There were other questions—how had their deaths led Galina to FARC? But Joanna didn’t ask. If she thought about it hard enough, she could probably fill in the blanks herself.
After Galina left, Joanna lay on the floor and curled her body around her daughter, as if to protect her from fatal harm.
THIRTY-SEVEN
From the outside it looked like a taxi garage. Dial-a-Taxi, it said in big yellow block letters.
Apparently not.
For one thing there were no taxis inside.
There were no taxi drivers.
There were dark hallways that seemed to lead nowhere. There was a big room with faint oil stains on the floor. Maybe it had been a taxi garage once, but not now.
This was where the bird-watcher took him.
He’d been escorted down his apartment stairway with the bird-watcher’s hand on his arm, then bundled into a car with gray-tinted windows and driven outside the city by a faceless chauffeur. Queens, Paul thought—that vast unknown that Manhattanites traversed on their way to the East End, only stopping for gas or the occasional Mets game.
“You don’t watch birds,” Paul said to him sometime during the ride.
“No,” the man said. “I watch other things.”
IT TOOK PAUL A WHILE TO UNDERSTAND THAT HE WAS BEING interrogated.
They were asking questions and it seemed as if he was answering them. Yes, there were two of them. After a while he noticed that one of the men always stayed out of sight and directly behind him—the two of them switching off like beach-volleyball players rotating between net and serve. He wondered if this was a tactic meant to scare him. One of them hiding behind him, doing God knows what. If so, he felt like telling them they needn’t bother—he was scared enough already.

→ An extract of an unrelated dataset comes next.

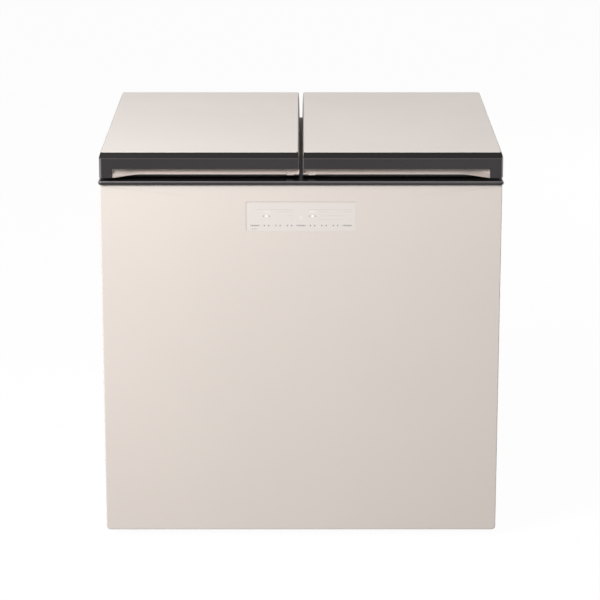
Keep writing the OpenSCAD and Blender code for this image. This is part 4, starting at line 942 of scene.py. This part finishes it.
def container_lid(side, name):
    """Container lid: a skirt over the container's lip, a rounded shoulder, a sunken top and a raised ring on it. The
    profile is (inset, height over the top) in mm."""
    low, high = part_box("tub_lid_left")
    ring_height = 2
    top = high.z - ring_height * MM
    foot = (low.z - top) / MM

    def plan(g):
        return outline(low.x + g * MM, low.y + g * MM, high.x - g * MM, high.y - g * MM, max(24.4 - g, 3) * MM)

    profile = ((2.9, -2.4), (2.7, -2.9), (2.7, foot + 0.5), (2.2, foot), (0.6, foot), (0, foot + 0.6), (0, -1.8),
               (0.25, -0.9), (0.9, -0.25), (1.8, 0), (12.6, 0), (13.6, -0.2), (14.4, -1), (30.6, -1), (31.2, 0.4),
               (32, 1.6), (33.2, ring_height), (34.6, ring_height), (35.6, 1.6), (36.2, 0.4), (36.8, -1), (37.8, -1))
    piece("container_cover_" + name, handed([skin(laid(plan, [(g, top + h * MM) for g, h in profile]))], side),
          "tub lid", "tub_lid_" + name, smooth=32)


# ---------------------------------------------------------------- back


def sweep(path, radius, sides):
    """Round tube along a path: at each point a circle square to the path, its normal carried on by the least turn."""
    path = np.asarray(path, float)
    along = np.gradient(path, axis=0)
    along /= np.linalg.norm(along, axis=1)[:, None]
    first = np.cross(along[0], (0, 0, 1) if abs(along[0][2]) < 0.9 else (1, 0, 0))
    normal = [first / np.linalg.norm(first)]
    for t in along[1:]:
        n = normal[-1] - (normal[-1] @ t) * t
        normal.append(n / np.linalg.norm(n))
    normal = np.array(normal)[:, None]
    other = np.cross(along[:, None], normal)
    q = np.linspace(0, 2 * math.pi, sides, endpoint=False)[None, :, None]
    return skin(path[:, None] + radius * (np.cos(q) * normal + np.sin(q) * other))


HINGE_Y = BACK_Y + 8 * MM
HINGE_Z = LID_Z + 11 * MM
LID_MID = 0.213
HINGE_SIDE = 130 * MM
HINGES = {side: [side * LID_MID + s * HINGE_SIDE for s in (-1, 1)] for side in (-1, 1)}


def hinge_springs(side, name):
    """Torsion springs on the hinge pins: a leg down, four turns of a helix, and a short leg up that the open lid
    clears."""
    r, half, wire, turns = 4.2 * MM, 8.8 * MM, 0.8 * MM, 4
    a = np.radians(180 + np.linspace(0, 360 * turns, 24 * turns + 1))
    coil = np.column_stack([np.linspace(-half, half, len(a)), HINGE_Y + r * np.cos(a), HINGE_Z - r * np.sin(a)])

    def leg(x, heights):
        return [(x, HINGE_Y - r, HINGE_Z + h * MM) for h in heights]

    path = np.concatenate([leg(-half, np.linspace(-20, -3, 6)), coil, leg(half, np.linspace(1.5, 6.5, 4))])
    piece("coil_springs_" + name, [sweep(path + (x, 0, 0), wire, 8) for x in HINGES[side]], "bright",
          "hinge_springs_" + name, smooth=60)


def rear_screws():
    """Pan-head screws: a low dome over the radius with a sunken cross, whose depth is a product of two soft steps."""
    edge_x, bracket_x, bracket_z, bracket = HALF_W - 9.2 * MM, 13 * MM, 804 * MM, 2 * MM
    spots = [(s * edge_x, z * MM, BACK_Y) for s in (-1, 1) for z in (56, 159, 262, 342, 567.5, 793)]
    spots += [(x + s * bracket_x, bracket_z, BACK_Y + bracket) for side in (-1, 1) for x in HINGES[side]
              for s in (-1, 1)]
    r = np.array([4.4, 4.4, 4.2, 3.6, 2.9, 2.2, 1.5, 0.8, 0.25])[:, None] * MM
    dome = np.array([0, 0.9, 1.5, 1.9, 2.1, 2.18, 2.2, 2.2, 2.2])[:, None] * MM
    q = np.linspace(0, 2 * math.pi, 32, endpoint=False)[None]
    u, v = np.abs(r * np.cos(q)), np.abs(r * np.sin(q))
    arm_half, arm_reach, step, sunk = 0.75 * MM, 2.7 * MM, 0.3 * MM, 1.1 * MM
    cross = np.clip((arm_half - np.minimum(u, v)) / step, 0, 1) * np.clip((arm_reach - np.maximum(u, v)) / step, 0, 1)
    rise = dome - sunk * cross
    parts = [skin(np.stack([x + r * np.cos(q), seat + rise, z + r * np.sin(q)], -1)) for x, z, seat in spots]
    piece("pan_screws", parts, "bright", "rear_screws", smooth=40)


def machine_cover():
    """Louvred cover: the flat sheet with its slots, and over each slot a pressed hood that stands out as a sine from
    top to foot, flat across with rounded ends by a sixth power, and open downwards."""
    softened("machine_cover", "zinc")
    columns, rows, pitch_x, pitch_z, first_z, middle_x = 5, 9, 108, 17, 86, 50
    hood_w, hood_h, top, stand, sheet = 66 * MM, 7.2 * MM, 8.0 * MM, 4.2 * MM, 0.8 * MM
    u = np.linspace(0, 1, 13)[None]
    v = np.linspace(0, 1, 6)[:, None]
    out = stand * np.sin(v * math.pi / 2) * (1 - np.abs(2 * u - 1) ** 6)
    n, m = out.shape
    a = (np.arange(n - 1)[:, None] * m + np.arange(m - 1)[None]).ravel()
    face = np.stack([a, a + 1, a + m + 1, a + m], -1)
    border = np.concatenate([np.arange(m), np.arange(1, n) * m + m - 1, (n - 1) * m + np.arange(m - 2, -1, -1),
                             np.arange(n - 2, 0, -1) * m])
    following = np.roll(border, -1)
    faces = [face, face[:, ::-1] + n * m, np.stack([following, border, border + n * m, following + n * m], -1)]
    parts = []
    for i in range(columns):
        for j in range(rows):
            x = ((i - columns // 2) * pitch_x + middle_x) * MM + (u - 0.5) * hood_w + 0 * v
            z = (first_z + pitch_z * j) * MM + top - hood_h * v + 0 * u
            front = np.stack([x, BACK_Y + out, z], -1)
            back = np.stack([x, BACK_Y + np.maximum(out - sheet, -0.4 * MM), z - 0.2 * MM], -1)
            parts.append((np.concatenate([front.reshape(-1, 3), back.reshape(-1, 3)]), faces))
    hoods = add("louvre_hoods", mesh_of("louvre_hoods", parts, 50))
    hoods.data.materials.append(FINISH["zinc"])
    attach(hoods, "cabinet")


# ---------------------------------------------------------------- floor and world


def seen_white(tree):
    """1 for rays from the camera, from a reflection or through glass, else 0."""
    path = node(tree, "LightPath").outputs
    return either(tree, path["Is Camera Ray"], path["Is Glossy Ray"], path["Is Transmission Ray"])


def make_floor():
    """Floor that is white where it is seen, with a part of its own shading so that the shadow stays."""
    reach, glowing = 30, 0.965
    mesh = bpy.data.meshes.new("floor")
    mesh.from_pydata([(-reach, -reach, 0), (reach, -reach, 0), (reach, reach, 0), (-reach, reach, 0)], [],
                     [(0, 1, 2, 3)])
    add("floor", mesh)
    pale = bpy.data.materials.new("pale floor")
    pale.use_nodes = True
    tree = pale.node_tree
    tree.nodes.clear()
    seen = seen_white(tree)
    matt = node(tree, "BsdfDiffuse", {"Color": mixed(tree, seen, (0.12, 0.108, 0.094), (0.92, 0.92, 0.92))})
    glow = node(tree, "Emission", {"Color": (1, 1, 1), "Strength": 1.0})
    share = calc(tree, "MULTIPLY", seen, glowing)
    surface = node(tree, "MixShader", {0: share, 1: matt.outputs[0], 2: glow.outputs[0]})
    node(tree, "OutputMaterial", {"Surface": surface.outputs[0]})
    mesh.materials.append(pale)


def make_world():
    """World that is white where it is seen and lights the object with a weak warm fill."""
    world = bpy.data.worlds.new("studio")
    bpy.context.scene.world = world
    world.use_nodes = True
    tree = world.node_tree
    tree.nodes.clear()
    fill = node(tree, "Background", {"Color": (1.0, 0.964, 0.934), "Strength": 0.27})
    white = node(tree, "Background", {"Color": (1, 1, 1), "Strength": 1.0})
    surface = node(tree, "MixShader", {0: seen_white(tree), 1: fill.outputs[0], 2: white.outputs[0]})
    node(tree, "OutputWorld", {"Surface": surface.outputs[0]})


# ---------------------------------------------------------------- build

make_camera()
front_panel()
rim()
rim_stops()
for side, name in ((-1, "left"), (1, "right")):
    lid_panel(side, name)
    lid_grip(side, name)
    lid_liner(side, name)
    container(side, name)
    container_lid(side, name)
    hinge_springs(side, name)
    lid_frame(name)
    softened("lid_gasket_" + name, "gasket", 0.8 * MM)
    softened("hinge_arms_" + name, "zinc", 0.4 * MM)
    softened("liner_" + name, "liner", smooth=40)
    run_up(softened("side_panel_" + name, "side", 0.4 * MM))
    softened("levelling_foot_" + name, "black", 0.5 * MM)
    softened("roller_" + name, "black", 0.6 * MM)
    softened("evaporator_" + name, "copper", 0.8 * MM)
rear_screws()
machine_cover()
run_up(softened("back_panel", "zinc", 0.9 * MM))
for name, look, width in (("hinge_brackets", "zinc", 0.4), ("base_frame", "zinc", 0.5), ("power_bush", "black", 0.8),
                          ("relay_cover", "black", 2.0), ("main_board_box", "white", 1.2),
                          ("fan_bracket", "black", 0.5), ("fan_motor", "bright", 0.8),
                          ("roller_brackets", "zinc", 0.4)):
    softened(name, look, width * MM)

CARRIED = {
    "machine_bulkhead": "zinc", "cabinet_foam": "foam", "display_window": "window", "display_lamps": "lamp",
    "display_board": "board", "display_housing": "white", "touch_pads": "bright", "hinge_pins": "bright",
    "compressor": "compressor", "compressor_mounts": "rubber", "compressor_bolts": "bright", "condenser_fins": "fins",
    "condenser_tube": "copper", "fan_blade": "white", "filter_drier": "copper", "refrigerant_lines": "copper",
    "roller_axles": "bright", "lid_foam_left": "foam", "lid_foam_right": "foam",
}
for name, look in CARRIED.items():
    data = frame["nodes"][name].data
    data.materials.clear()
    data.materials.append(FINISH[look])

make_floor()
make_world()
LAMP_WHITE = (1.0, 0.99, 0.985)
make_lamp("key", (-3.0, -2.9, 2.9), (0.3, -0.1, 1.1), 1.8, 239, (1.0, 0.991, 0.990))
make_lamp("over", (-0.9, -1.2, 2.7), (-0.1, -0.3, 0.8), 1.0, 9, LAMP_WHITE)
make_lamp("side", (-2.5, -1.6, 1.7), (-0.45, -0.35, 0.85), 0.7, 9, LAMP_WHITE)
make_lamp("front", (1.0, -5.2, 1.4), (0.0, -0.3, 0.7), 1.9, 34, (0.985, 0.985, 0.985))
make_lamp("right", (3.2, 0.3, 0.5), (0.45, 0.05, 0.45), 0.8, 27, LAMP_WHITE)
make_lamp("rear", (2.4, 3.4, 1.2), (0.1, 0.2, 0.5), 2.0, 42, LAMP_WHITE)

bpy.context.scene.view_settings.view_transform = "Standard"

When they got to the garage, the bird-watcher had slipped on a blue vinyl jacket. No, slipped on was too casual a description. He cloaked himself in it, like a Masters champion displaying the green jacket.
This jacket had DEA prominently displayed in white letters, each half a foot tall. Paul imagined that was so there’d be no mistaking who was bursting through the front door of some walk-up in Spanish Harlem. Apparently, the bird-watcher hadn’t felt the need to announce his affiliation when he’d burst into Paul’s Upper West Side co-op.

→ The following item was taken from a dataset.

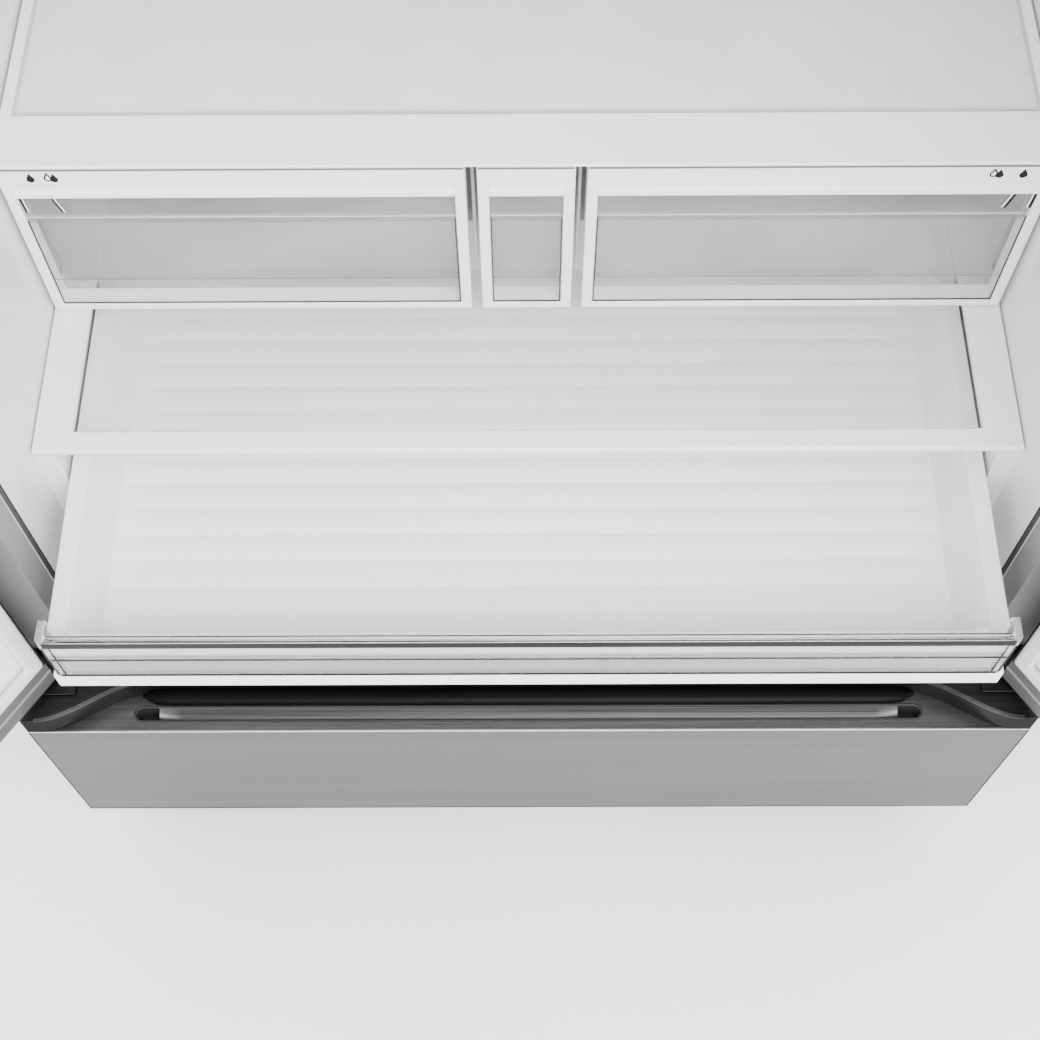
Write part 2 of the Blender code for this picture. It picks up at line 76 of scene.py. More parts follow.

“Know what this spells, Paul?” the bird-watcher asked him.
“Yes,” Paul said. “Drug Enforcement Agency.”
“Wrong.”
“D . . . E . . .”
“Wrong.”
“I thought DEA is—”
“Wrong. This jacket spells Paul is fucked. ”
Yes, Paul thought, okay. “Do I get to call a—?”
“You know why it spells that, Paul?” the bird-watcher interrupted him. “Can you guess?”
“No. Yes.”
“ No. Yes. Which is it?”
“Excuse me. Can I call a lawyer?”
“Sure you can call a lawyer. How about Miles Goldstein ? He’s a lawyer, isn’t he?”
Paul didn’t answer. The bird-watcher had shed his glasses, and with them any suggestion he was involved in the gentle and scholarly pursuit of ornithology.
I watch other things.
“Paul, I asked you a question. Perhaps you’re not familiar with the dynamics of DEA interrogation. That’s okay. I’ll explain. We ask. You answer. It’s pretty simple. So what do you say—we clear on this?”
Paul nodded.
“Great. Terrific. So what did I ask you before? Hey, Tom, you remember what I asked Paul?” He was addressing the man lurking behind him. Paul turned to peek, but immediately felt the man’s arm on his shoulder forcefully turning him back.
“You asked him if Miles Goldstein was a lawyer,” Tom said.
“Yes,” Paul answered. “He’s a lawyer.”
“Wrong,” the bird-watcher said.
“He’s an adoption—”
“Wrong.”
“We went to him because—”
“Wrong. Miles Goldstein is not a lawyer.”
Paul shrugged, stuttered—he felt like the dumb and picked-on student unable to divine the right answer.
“Miles Goldstein was a lawyer. Was. His brains are splattered all over his home office. But you know that, Paul. Do we have to review the dynamics of DEA interrogation again?”
“No.”
“No? Okay, Miles Goldstein was a lawyer. What else was Miles Goldstein? Besides a cocksucking Jew bastard. You think Jews have infiltrated the corridors of power, Paul? Do you think they’ve co-opted our foreign policy? Hijacked the banks, corrupted our corporations, polluted our bloodline? You think that, Paul?”